I recently posed a question for my regular group:
Would you play in an RPG where you don’t know any of the rules whatsoever? You know who your character is, their background, what they’re carrying, what they’re good or bad at, but all through qualitative descriptions rather than numbers. All the mechanics are handled by the GM.
When they all responded positively to the idea, I got started putting the idea into motion.
Wait, why?
There was a conversation on Discord a while back about different GM styles, and in particular to what extent we expect players to engage with game mechanics. While I don’t hide the rules from players (until now), I also prefer that they take a back seat so that players can engage with the fiction rather the system. (See Tomb of the Iron God: Post Mortem for an example.)
I arrived at this approach for fairly practical reasons: I run games for a lot of new players, and I don’t want to scare them away with giant rule books, so I make the rules officially not their problem. Just tell me what you want to try to do, and I’ll let you know what happens.

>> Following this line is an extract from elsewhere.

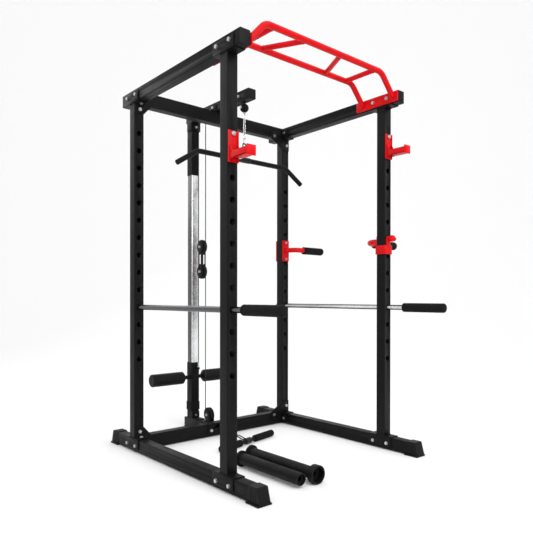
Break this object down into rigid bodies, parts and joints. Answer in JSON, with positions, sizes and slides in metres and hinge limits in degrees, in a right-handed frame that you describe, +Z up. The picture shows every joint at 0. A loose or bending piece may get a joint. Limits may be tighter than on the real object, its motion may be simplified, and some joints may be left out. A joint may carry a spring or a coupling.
{
  "type": "power cage",
  "caption": "Power cage with pull-up bar, lat and low-row tower, safety bars, J-hooks and dip handles.",
  "frame": {"origin": "middle of the bounding box, on the floor", "axes": "+Z up, which is the longest way; +X to the right as seen from the front; +Y to the rear, where the lat tower stands"},
  "size_m": [1.493, 1.67, 2.207],
  "materials": {
    "black_powder_coat": "satin",
    "red_powder_coat": "satin",
    "chrome": "polished",
    "zinc": "satin",
    "black_plastic": "matte",
    "black_rubber": "matte",
    "cable_jacket": "matte"
  },
  "bodies": {
    "cage": {"base_rail_left": "black_powder_coat", "base_rail_right": "black_powder_coat", "cable_fixed_runs": "cable_jacket", "carriage_bumper": "black_rubber", "corner_gussets": "black_powder_coat", "dip_grips": "black_rubber", "dip_handle_front": "red_powder_coat", "dip_handle_rear": "red_powder_coat", "foot_caps": "black_plastic", "frame_bolts": "zinc", "lat_base_beam": "black_powder_coat", "lat_guide": "chrome", "lat_mast": "black_powder_coat", "lat_top_beam": "black_powder_coat", "pulley_axles": "zinc", "pullup_end_plates": "red_powder_coat", "pullup_rungs": "red_powder_coat", "pullup_tubes": "red_powder_coat", "rear_cross_beam_bottom": "black_powder_coat", "rear_cross_beam_top": "black_powder_coat", "small_bolts": "zinc", "top_side_beam_left": "black_powder_coat", "top_side_beam_right": "black_powder_coat", "tower_brackets": "black_powder_coat", "tube_end_caps": "black_plastic", "upright_front_left": "black_powder_coat", "upright_front_right": "black_powder_coat", "upright_rear_left": "black_powder_coat", "upright_rear_right": "black_powder_coat", "upright_saddles": "black_powder_coat"},
    "safety_left": {"safety_bar_left": "chrome", "safety_grip_left": "black_rubber"},
    "safety_right": {"safety_bar_right": "chrome", "safety_grip_right": "black_rubber"},
    "hook_left": {"j_hook_left": "red_powder_coat"},
    "hook_right": {"j_hook_right": "red_powder_coat"},
    "dip_pin": {"dip_lock_pin": "red_powder_coat"},
    "lat_stop": {"lat_ball_stop": "black_rubber", "lat_cable_drop": "cable_jacket"},
    "lat_handle": {"lat_bar": "black_powder_coat", "lat_bar_caps": "black_plastic", "lat_chain": "chrome"},
    "row_handle": {"row_ball_stop": "black_rubber", "row_chain": "chrome", "row_bar": "chrome", "row_bar_grips": "black_rubber", "row_cable_draw": "cable_jacket"},
    "carriage": {"weight_carriage": "black_powder_coat", "carriage_sleeves": "black_plastic"},
    "pulley_block": {"block_plates": "black_powder_coat", "block_bolts": "zinc", "lat_cable_loop": "cable_jacket", "row_cable_loop": "cable_jacket"},
    "top_wheel_front": {"top_pulley_front": "black_plastic"},
    "top_wheel_rear": {"top_pulley_rear": "black_plastic"},
    "low_wheel": {"low_pulley": "black_plastic"},
    "block_wheel_upper": {"block_pulley_upper": "black_plastic"},
    "block_wheel_lower": {"block_pulley_lower": "black_plastic"},
    "adapter_left": {"adapter_sleeve_left": "black_plastic"},
    "adapter_right": {"adapter_sleeve_right": "black_plastic"}
  },
  "joints": [
    {"name": "safety_bar_left_slide", "type": "slide", "parent": "cage", "child": "safety_left", "axis": [0, -1, 0], "range_m": [0, 0.9]},
    {"name": "safety_bar_right_slide", "type": "slide", "parent": "cage", "child": "safety_right", "axis": [0, -1, 0], "range_m": [0, 0.9]},
    {"name": "j_hook_left_pull", "type": "slide", "parent": "cage", "child": "hook_left", "axis": [0, -1, 0], "range_m": [0, 0.075]},
    {"name": "j_hook_right_pull", "type": "slide", "parent": "cage", "child": "hook_right", "axis": [0, -1, 0], "range_m": [0, 0.075]},
    {"name": "dip_pin_pull", "type": "slide", "parent": "cage", "child": "dip_pin", "axis": [0, -1, 0], "range_m": [0, 0.02], "stiffness_N_per_m": 300, "springref_m": -0.02},
    {"name": "carriage_lift", "type": "slide", "parent": "cage", "child": "carriage", "axis": [0, 0, 1], "range_m": [0, 1.1]},
    {"name": "lat_bar_pull", "type": "slide", "parent": "cage", "child": "lat_stop", "axis": [0, 0, -1], "range_m": [0, 1.1], "deforming": ["lat_cable_drop"]},
    {"name": "lat_bar_swing", "type": "hinge", "parent": "lat_stop", "child": "lat_handle", "pos_m": [-0.1235, 0.197, 2.038], "axis": [0, 0, 1], "range_deg": [-30, 30]},
    {"name": "block_lift", "type": "slide", "parent": "cage", "child": "pulley_block", "axis": [0, 0, 1], "range_m": [0, 0.55], "deforming": ["lat_cable_loop", "row_cable_loop"]},
    {"name": "top_pulley_front_spin", "type": "hinge", "parent": "cage", "child": "top_wheel_front", "pos_m": [-0.1235, 0.216, 2.141], "axis": [1, 0, 0], "continuous": true},
    {"name": "top_pulley_rear_spin", "type": "hinge", "parent": "cage", "child": "top_wheel_rear", "pos_m": [-0.1235, 0.5995, 2.141], "axis": [1, 0, 0], "continuous": true},
    {"name": "block_pulley_upper_spin", "type": "hinge", "parent": "pulley_block", "child": "block_wheel_upper", "pos_m": [-0.1235, 0.661, 1.246], "axis": [1, 0, 0], "continuous": true},
    {"name": "block_pulley_lower_spin", "type": "hinge", "parent": "pulley_block", "child": "block_wheel_lower", "pos_m": [-0.1235, 0.661, 1.077], "axis": [1, 0, 0], "continuous": true},
    {"name": "row_bar_pull", "type": "slide", "parent": "cage", "child": "row_handle", "axis": [0, -1, 0], "range_m": [0, 0.2], "deforming": ["row_cable_draw"]},
    {"name": "low_pulley_spin", "type": "hinge", "parent": "cage", "child": "low_wheel", "pos_m": [-0.1235, 0.576, 0.117], "axis": [1, 0, 0], "continuous": true},
    {"name": "adapter_left_lift", "type": "slide", "parent": "cage", "child": "adapter_left", "axis": [0, 0, 1], "range_m": [0, 0.3]},
    {"name": "adapter_right_lift", "type": "slide", "parent": "cage", "child": "adapter_right", "axis": [0, 0, 1], "range_m": [0, 0.3]}
  ],
  "couplings": [
    {"joint": "lat_bar_pull", "follows": "carriage_lift", "ratio": 1},
    {"joint": "block_lift", "follows": "carriage_lift", "ratio": 0.5},
    {"joint": "top_pulley_front_spin", "follows": "carriage_lift", "rad_per_m": 52.632},
    {"joint": "top_pulley_rear_spin", "follows": "carriage_lift", "rad_per_m": 52.632},
    {"joint": "block_pulley_upper_spin", "follows": "carriage_lift", "rad_per_m": -11.765},
    {"joint": "block_pulley_lower_spin", "follows": "carriage_lift", "rad_per_m": 11.765},
    {"joint": "low_pulley_spin", "follows": "row_bar_pull", "rad_per_m": -23.529}
  ]
}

Until it was pointed out to me, I hadn’t really considered that it can also increase immersion for the players.
Not long after, I started reading Jon Peterson’s The Elusive Shift, which covers many of the debates about the nature of roleplaying games and the role of the GM in the early days of the hobby. Those conversations, which played out in the pages of a number of different fanzines, had a lot of parallels with the ones happening on the Discord server, and no doubt in countless other gaming communities as well.

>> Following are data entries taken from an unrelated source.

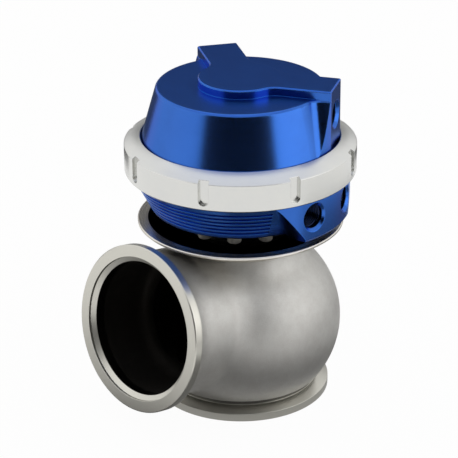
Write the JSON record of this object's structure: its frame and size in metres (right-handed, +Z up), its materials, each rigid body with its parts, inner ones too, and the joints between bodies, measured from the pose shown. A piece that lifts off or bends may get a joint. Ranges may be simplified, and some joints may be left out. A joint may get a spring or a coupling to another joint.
{
  "type": "turbo wastegate",
  "caption": "Pneumatic wastegate: cast valve housing with V-band inlet and outlet, finned blue actuator, locking collar and domed cap over a spring-loaded poppet valve.",
  "frame": {"origin": "centre of the inlet flange's face", "axes": "+Z up the valve stem, the outlet leaves along -Y and rises 9.3 degrees, +X towards the pressure ports"},
  "size_m": [0.09, 0.1055, 0.131],
  "materials": {
    "cast_stainless": "investment-cast stainless, fine blasted grain, machined faces",
    "seat_steel": "turned stainless",
    "valve_steel": "ground heat-resisting steel",
    "bronze": "turned bronze",
    "graphite": "graphite gasket sheet",
    "turned_steel": "turned stainless, satin rim",
    "spacer_steel": "turned stainless",
    "plate_alloy": "black anodised",
    "screw_steel": "stainless screws",
    "blue_anodised": "blue anodised, satin",
    "seal_rubber": "moulded seal",
    "spring_steel": "oiled spring steel",
    "bare_alloy": "bare turned aluminium",
    "diaphragm_rubber": "fabric-reinforced rubber",
    "clear_anodised": "clear anodised, polished"
  },
  "bodies": {
    "housing": {"valve_housing": "cast_stainless", "valve_seat": "seat_steel", "valve_guide": "bronze", "base_gasket": "graphite", "heat_shield": "turned_steel", "thermal_spacer": "spacer_steel", "base_plate": "plate_alloy", "mounting_screws": "screw_steel", "base_plate_screws": "screw_steel", "lower_housing": "blue_anodised", "stem_bush": "bronze", "stem_seal": "seal_rubber", "seal_clip": "spring_steel", "diaphragm": "diaphragm_rubber", "outer_spring": "spring_steel", "middle_spring": "spring_steel", "inner_spring": "spring_steel", "top_cap": "blue_anodised", "locking_collar": "clear_anodised", "locating_dowel": "screw_steel"},
    "valve_stack": {"valve": "valve_steel", "diaphragm_washer": "bare_alloy", "piston": "bare_alloy", "stem_washer": "screw_steel", "stem_nut": "screw_steel"}
  },
  "joints": [
    {"name": "valve_lift", "type": "slide", "parent": "housing", "child": "valve_stack", "axis": [0, 0, 1], "range_m": [0, 0.012], "stiffness_N_per_m": 26000, "deforming": ["outer_spring", "middle_spring", "inner_spring", "diaphragm"]}
  ]
}
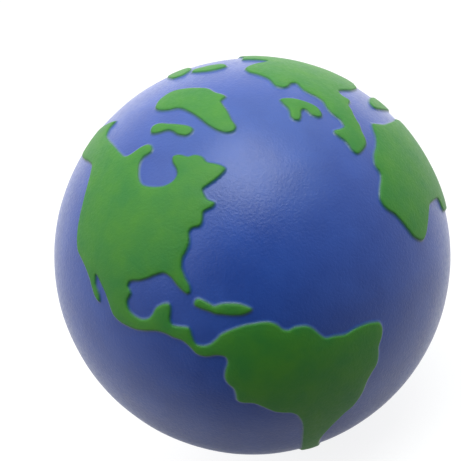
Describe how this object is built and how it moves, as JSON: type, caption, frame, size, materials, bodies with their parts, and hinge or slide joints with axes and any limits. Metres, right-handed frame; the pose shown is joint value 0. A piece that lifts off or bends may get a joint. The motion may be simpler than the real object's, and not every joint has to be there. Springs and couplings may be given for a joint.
{
  "type": "stress ball",
  "caption": "Soft foam stress ball moulded as a world globe, with raised painted land standing a little above a smooth blue sea.",
  "frame": {"origin": "centre of the ball", "axes": "+Z to the globe's north pole, +X to longitude 0 on the equator, +Y to longitude 90 east on the equator"},
  "size_m": [0.0702, 0.0702, 0.0708],
  "materials": {
    "foam": "open-cell flexible foam",
    "sea_skin": "satin, fine orange peel",
    "land_paint": "satin flexible paint"
  },
  "bodies": {
    "root": {"foam_core": "foam", "moulded_skin": "sea_skin", "americas": "land_paint", "greenland": "land_paint", "baffin_island": "land_paint", "greater_antilles": "land_paint", "british_isles": "land_paint", "novaya_zemlya": "land_paint", "severnaya_zemlya": "land_paint", "eurasia": "land_paint", "africa": "land_paint", "madagascar": "land_paint", "sri_lanka": "land_paint", "sumatra": "land_paint", "java": "land_paint", "borneo": "land_paint", "sulawesi": "land_paint", "philippines": "land_paint", "japan": "land_paint", "new_guinea": "land_paint", "australia": "land_paint", "tasmania": "land_paint", "new_zealand_north": "land_paint", "new_zealand_south": "land_paint", "antarctica": "land_paint"}
  },
  "joints": []
}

One of topics that was discussed surprisingly early on after the initial publication of D&D was the impact of rules knowledge on player immersion:
Sandy Eisen, a D&D player at Cambridge University in 1975, reported that as a beginning player, he felt like he was really “living the part” and that through “willing suspension of disbelief” he found himself “in the dungeon.”
Eisen did not have any particular word for this property (no one was even saying “role playing” then), but he found it compelling enough that he vowed that when he ran D&D for new players, he would not tell them the rules – he found that understanding the system bogged him down in “wargame mechanics,” rather than focusing on the “real-life considerations” that a person in the game situation might.

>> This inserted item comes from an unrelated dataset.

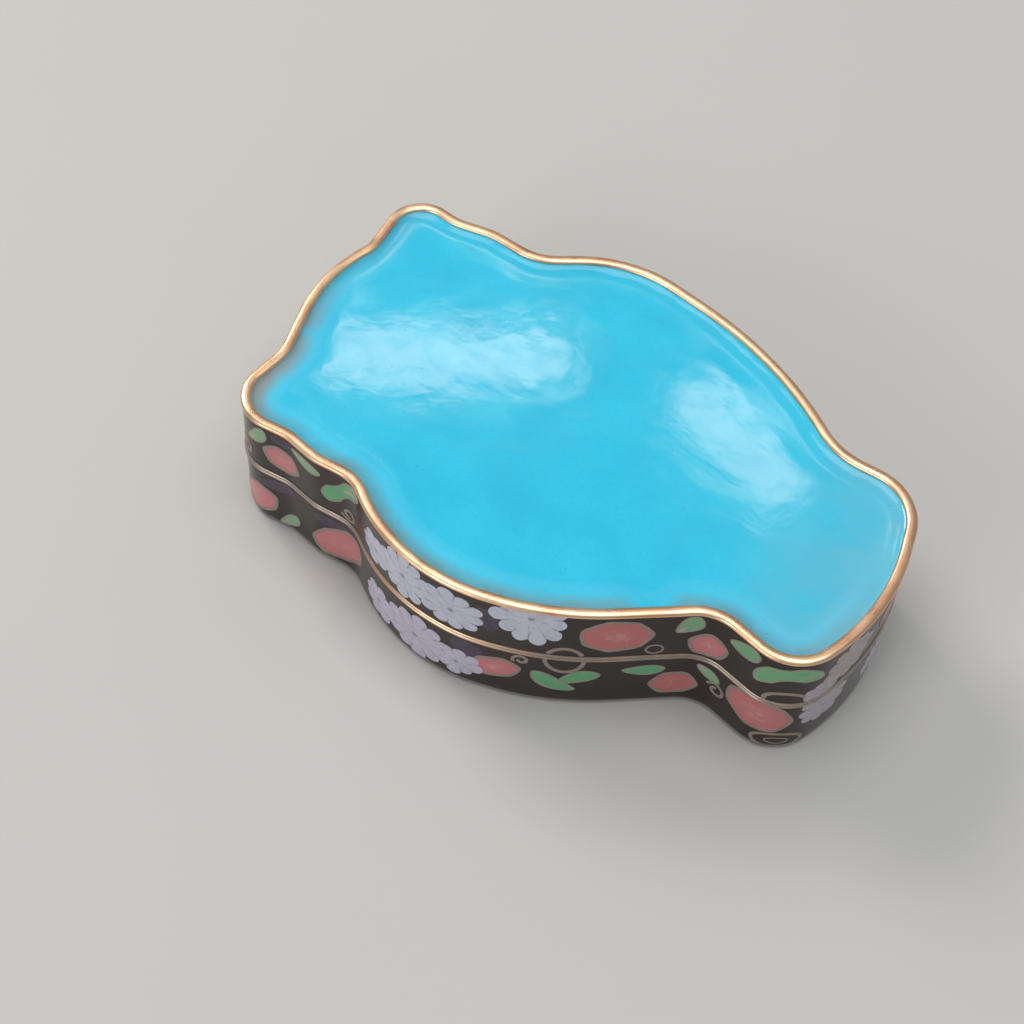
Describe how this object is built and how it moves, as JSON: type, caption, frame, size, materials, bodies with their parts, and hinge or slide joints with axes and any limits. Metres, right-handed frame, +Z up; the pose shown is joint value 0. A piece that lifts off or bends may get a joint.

Well, that’s interesting. What kind of game results from keeping the players completely in the dark about the mechanics? To find out, I started putting together a system and setting for a fantasy sandbox game, with the intention to keep 100% of the mechanics on the GM side of the table. Since the idea came in large part from “Eisen’s Vow”, and it’s a homebrew game, I’ve been calling it Eisbock. Sorry, not sorry.
The Game
I gave the players this prompt, along with a bit of detail about how I expect the game to work:
Five weeks to cross the desert before arriving at the mountains, sand-caked and sunburned, delirious with thirst.
Another two weeks to find a pass and traverse the range, freezing and starving.
And before all that, nine years in the service of Azuleus the Stargazer, building his tower to the heavens.
Nine years under his sway, until his tower was finished and he stepped out into the sky, hoping to soar up to the stars … only to come crashing down into the sand. The spell broken, the slaves of Azuleus scattered across the desert.
You went west, hoping to make your way back to a home you’d nearly forgotten.
True facts:
- We’ll be playing in a fairly typical medieval-ish fantasy setting, though I’ll probably throw in some weird pulp horror/sci-fi stuff from time to time.
- The PCs are all humans.
- Magic exists, but it’s rare, dangerous, and its practitioners are deeply mistrusted.
- Your characters are starting off as wanderers a very long way from home, and (at least initially) trying to get back.
- This is a sandbox game, and I’m pretty much making it up as we go along based on what you all try to do.
Yeah, I went full Dio with the premise. No regrets.
I’ll keep updating this thread with more details about how I’m setting things up, and how it goes once we get it to the table (the first session is this Wednesday).